Let me mention the importance of advancing the goals of the specialty as an alternative without necessarily rejecting recreational endeavors. The dramatic progress in surgical techniques and pharmacological treatments experienced over my professional life is simply astonishing. If our deceased predecessors were to resurrect and observe that urolithiasis only rarely requires open surgery, that urinary incontinence is corrected with minimally invasive procedures, that radical prostatectomies are carried out through a few small abdominal openings (and, more recently, through natural orifices) or that BPH and “impotence” are treated with pills, I would suspect that they will collapse (it has not been established if resurrected bodies can suffer syncope) and die again. How has all this progress come about? There is no doubt that it is the results of inquiring minds, each contributing small bricks to this large edifice. Embarking on a journey of discovery is not just by colleagues working in an academic environment. The possibility of participating in clinical trials, accumulating and reporting useful clinical information, is truly open to all. The option to test, patent and publish innovative ideas is not the exclusive domain of the university centers.

We all have a responsibility to enhance the specialty from different angles but research is, probably, the most rewarding because of its lasting effects and because its benefits impact on so many. It may be in the fields as diverse as medical education, surgical techniques, pharmacotherapy, patient education and dissemination of information for the professional and lay publics. It does not matter. Testing ideas is, frequently, frustrating and disappointing but once in a while true progress can be achieved.

In these days when recent graduates, more often than not, expand their knowledge with additional training and fellowships, the opportunity for real contributions to the art and science of Urology is a welcome prospect. For those who prefer a practice primarily rich in clinical activity and direct patient management, the opportunity to participate in investigative projects generated from other institutions or industry can be very rewarding. Medications, equipment and techniques need to be tested in this era of evidence-based medicine. If we pull together, the advancement in knowledge and improvement in techniques can be accelerated for the benefit of all.

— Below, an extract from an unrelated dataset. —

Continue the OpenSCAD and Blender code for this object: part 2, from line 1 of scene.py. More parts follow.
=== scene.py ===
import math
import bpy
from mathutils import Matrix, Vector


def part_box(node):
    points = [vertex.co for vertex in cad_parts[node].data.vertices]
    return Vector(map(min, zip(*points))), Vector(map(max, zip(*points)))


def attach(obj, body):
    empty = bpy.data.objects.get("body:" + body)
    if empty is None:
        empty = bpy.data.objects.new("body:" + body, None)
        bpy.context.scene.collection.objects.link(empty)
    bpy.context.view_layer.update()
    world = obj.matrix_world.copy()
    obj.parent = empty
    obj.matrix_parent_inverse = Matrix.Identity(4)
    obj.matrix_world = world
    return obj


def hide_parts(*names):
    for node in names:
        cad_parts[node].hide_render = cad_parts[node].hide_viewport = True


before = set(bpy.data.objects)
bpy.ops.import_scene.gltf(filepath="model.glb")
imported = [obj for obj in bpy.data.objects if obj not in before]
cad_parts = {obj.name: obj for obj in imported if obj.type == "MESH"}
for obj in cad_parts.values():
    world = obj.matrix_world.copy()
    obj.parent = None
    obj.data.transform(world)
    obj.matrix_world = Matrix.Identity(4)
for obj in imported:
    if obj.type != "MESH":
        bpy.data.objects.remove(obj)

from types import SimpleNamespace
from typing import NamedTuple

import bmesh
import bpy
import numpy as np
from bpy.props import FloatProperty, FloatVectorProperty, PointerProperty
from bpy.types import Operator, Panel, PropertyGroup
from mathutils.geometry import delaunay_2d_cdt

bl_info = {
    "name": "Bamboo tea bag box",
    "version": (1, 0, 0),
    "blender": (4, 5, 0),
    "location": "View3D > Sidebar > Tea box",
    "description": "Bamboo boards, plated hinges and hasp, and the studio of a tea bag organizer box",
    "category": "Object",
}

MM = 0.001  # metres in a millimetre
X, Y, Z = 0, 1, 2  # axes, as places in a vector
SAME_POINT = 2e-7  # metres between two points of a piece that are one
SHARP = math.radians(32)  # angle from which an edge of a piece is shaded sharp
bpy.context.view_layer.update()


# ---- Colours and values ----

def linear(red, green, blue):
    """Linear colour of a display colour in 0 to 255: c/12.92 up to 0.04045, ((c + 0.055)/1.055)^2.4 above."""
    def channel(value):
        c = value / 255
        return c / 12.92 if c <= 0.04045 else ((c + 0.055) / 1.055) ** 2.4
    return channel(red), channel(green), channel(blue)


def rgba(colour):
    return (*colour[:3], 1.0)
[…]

A final word. If an application for support, at first does not succeed, do not blame yourself first you for poor “grantmanship” (it does not change the agency’s opinion and does not improve the quality of the application). It might be that your submission needs further tuning … it might not. Occasionally, reviewers are narrow minded, legends in their own minds, lack imagination and farsightedness. Persist, ask honest friends for advice, improve what needs to be improved and re-apply. Research money is currently tighter than ever, most large granting agencies tend to support “centers of excellence”. This may not be the best policy since it leaves the individual researcher isolated, discouraged and frustrated. Fortunately, smaller agencies still have the vision and the funds to kick start a career.

I hope these comments will be profitable to my young colleagues. Incidentally, I no longer review grant applications. It is too onerous. So when your application forms ask for “potential reviewers” put someone else, more current and better informed. To paraphrase Yogi Berra, when you come to a fork in your career… take it! One never knows what pleasant surprises might be waiting.

Alvaro Morales Queen’s University Kingston, Ontario, Canada


1. Funk & Wagnallis Standard College Dictionary. 9th Edition, Toronto, 1973 p. 772.

2. Alan Alda “Things I overheard while talking to myself”. Random House, New York, 2007.

3. Morales A, Eidinger D. Bruce A W. Intracavitary Bacillus Calmette-Guerin in the treatment of superficial bladder tumors. J Urol 1976;116:180.

4. Morales A. Treatment of carcinoma-in-situ of the bladder with BCG. Cancer Imunol Immunother 1980;9:69.

5. Jones JS, Campbell SC. Non-muscle invasive Bladdder Cancer (Ta,T1, ans CIS). Campbell-Walsh Urology. Wein A et al eds. Saunders/Elsevier. Philadelphia, 2007. pp. 2447-2467.